— START OF RECORD LIST —
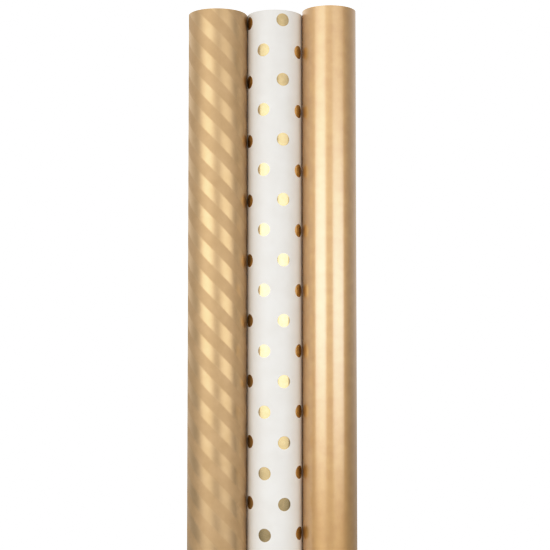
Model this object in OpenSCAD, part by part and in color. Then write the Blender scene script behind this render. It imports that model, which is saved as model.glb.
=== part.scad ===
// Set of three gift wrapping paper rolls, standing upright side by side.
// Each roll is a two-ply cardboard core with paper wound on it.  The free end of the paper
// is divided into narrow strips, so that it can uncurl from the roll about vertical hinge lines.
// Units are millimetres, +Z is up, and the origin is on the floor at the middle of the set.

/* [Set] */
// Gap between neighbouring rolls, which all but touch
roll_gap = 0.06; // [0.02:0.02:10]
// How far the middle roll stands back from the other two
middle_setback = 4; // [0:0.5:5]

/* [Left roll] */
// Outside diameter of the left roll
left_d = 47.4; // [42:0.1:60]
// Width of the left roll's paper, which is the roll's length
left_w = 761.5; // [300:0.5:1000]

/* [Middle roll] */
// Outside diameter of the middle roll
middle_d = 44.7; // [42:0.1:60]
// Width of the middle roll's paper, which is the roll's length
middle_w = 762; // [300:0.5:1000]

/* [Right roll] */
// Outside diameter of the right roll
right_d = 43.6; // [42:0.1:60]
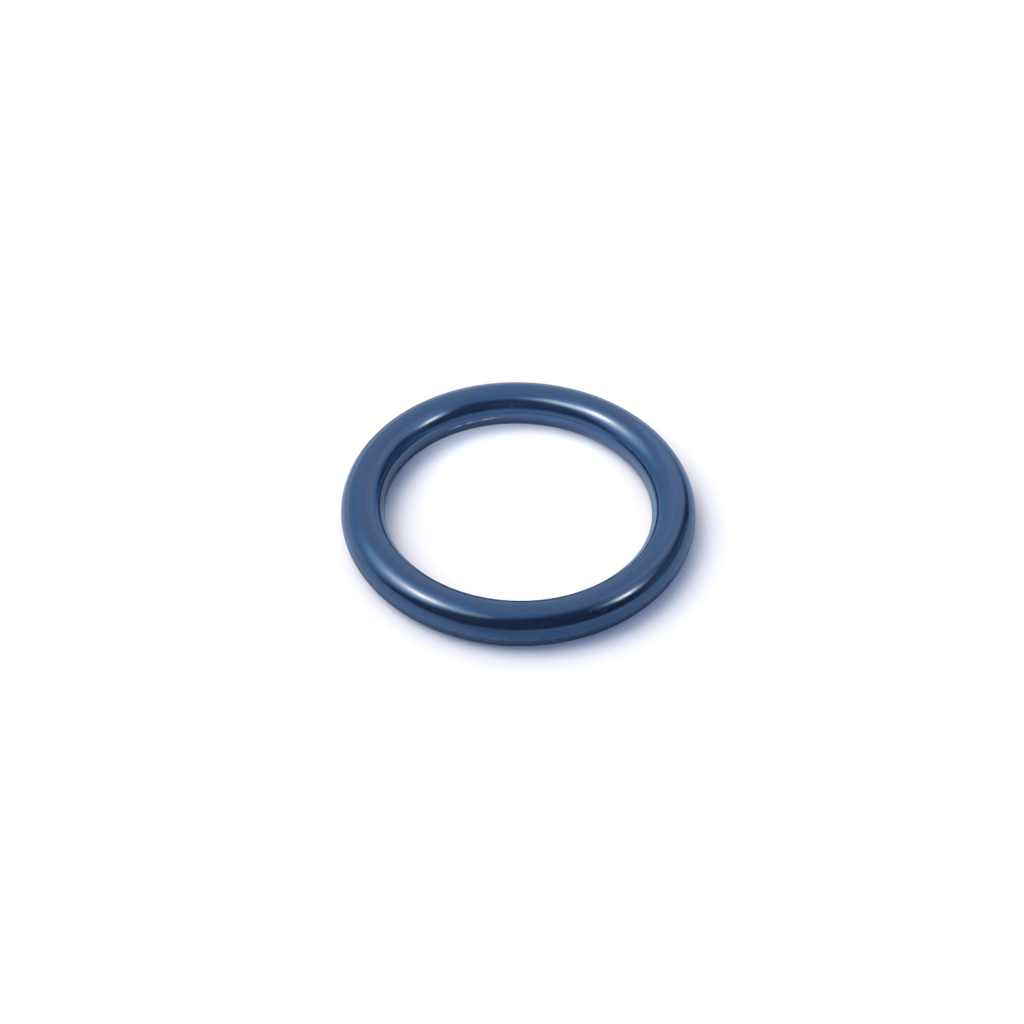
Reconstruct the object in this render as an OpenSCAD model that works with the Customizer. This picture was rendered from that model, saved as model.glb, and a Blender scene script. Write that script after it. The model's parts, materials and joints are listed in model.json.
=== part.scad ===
— END OF RECORD LIST —
INSTRUCTION:
Reproduce each line holding the word "which".

COMPLETED EXERCISE:
Model this object in OpenSCAD, part by part and in color. Then write the Blender scene script behind this render. It imports that model, which is saved as model.glb.
// Gap between neighbouring rolls, which all but touch
// Width of the left roll's paper, which is the roll's length
// Width of the middle roll's paper, which is the roll's length